Jumping back to earlier in the day, issue #1 sets up the normal lives of Scully and Mulder. That is, until Skinner shows up with a warning. Somebody has hacked into the FBI database, specifically looking in the archive files. The digital fingerprints allude to someone trying to find the relocated X-Files agents. Mulder is skeptical, Scully concerned. Skinner leaves, and the issue drops a bomb on us. The child Scully had in the series has been put up for adoption. Fearing this new X-Files interest could lead to their child, Scully wants to find and warn the parents. Mulder thinks she’s worrying for nothing. Naturally, he’s wrong, and the rest of the issue is the cloaked bright-eyes group attacking Skinner and then, as shown in the opening pages, Scully.

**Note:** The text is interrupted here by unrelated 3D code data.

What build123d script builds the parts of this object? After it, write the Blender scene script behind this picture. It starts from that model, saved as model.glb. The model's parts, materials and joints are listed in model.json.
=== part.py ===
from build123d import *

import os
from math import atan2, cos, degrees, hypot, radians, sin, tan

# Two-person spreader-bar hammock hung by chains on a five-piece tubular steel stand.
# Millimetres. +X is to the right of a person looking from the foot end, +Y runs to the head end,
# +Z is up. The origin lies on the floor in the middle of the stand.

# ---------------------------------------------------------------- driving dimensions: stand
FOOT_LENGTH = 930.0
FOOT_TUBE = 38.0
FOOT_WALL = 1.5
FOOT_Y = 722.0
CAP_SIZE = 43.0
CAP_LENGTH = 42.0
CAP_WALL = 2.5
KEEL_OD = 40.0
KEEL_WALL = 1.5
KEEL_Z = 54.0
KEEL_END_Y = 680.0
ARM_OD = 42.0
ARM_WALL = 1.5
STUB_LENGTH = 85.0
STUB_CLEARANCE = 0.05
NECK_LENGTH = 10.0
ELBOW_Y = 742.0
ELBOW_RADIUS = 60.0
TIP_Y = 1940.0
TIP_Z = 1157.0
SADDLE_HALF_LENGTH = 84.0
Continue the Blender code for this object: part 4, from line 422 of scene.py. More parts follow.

It’s hard to say if the story, penned by writer Joe Harris from a story he crafted with X-Files creator Chris Carter, will turn out to be any good. The kick off issue is a snoozer. Harris tries desperately to write “Mulder”-sounding dialog – a combination of optimism, pessimism and sarcasm – but fails miserably. There’s no juice here, nothing to goose the reader into being excited. Glowing guys with capes is nothing to crow about. This also relies heavily on you being familiar with the X-Files folklore, which seems like a bad idea for a new series.

Not helping matters is the atrocious art from Michael Walsh. Once again, IDW saves a few pennies by giving us sloppy, rushed and badly put together art. Scully looks like somebody smashed her face with a pan, and Mulder looks about as much like Mulder as I do. Lazy shadowing is used to give the art a bit of noir heaviness, but to no avail. I don’t know why IDW refuses to invest in solid artists but, that being their game, pretty much everything they put out looks awful. X-Files Season 10 #1 is no exception.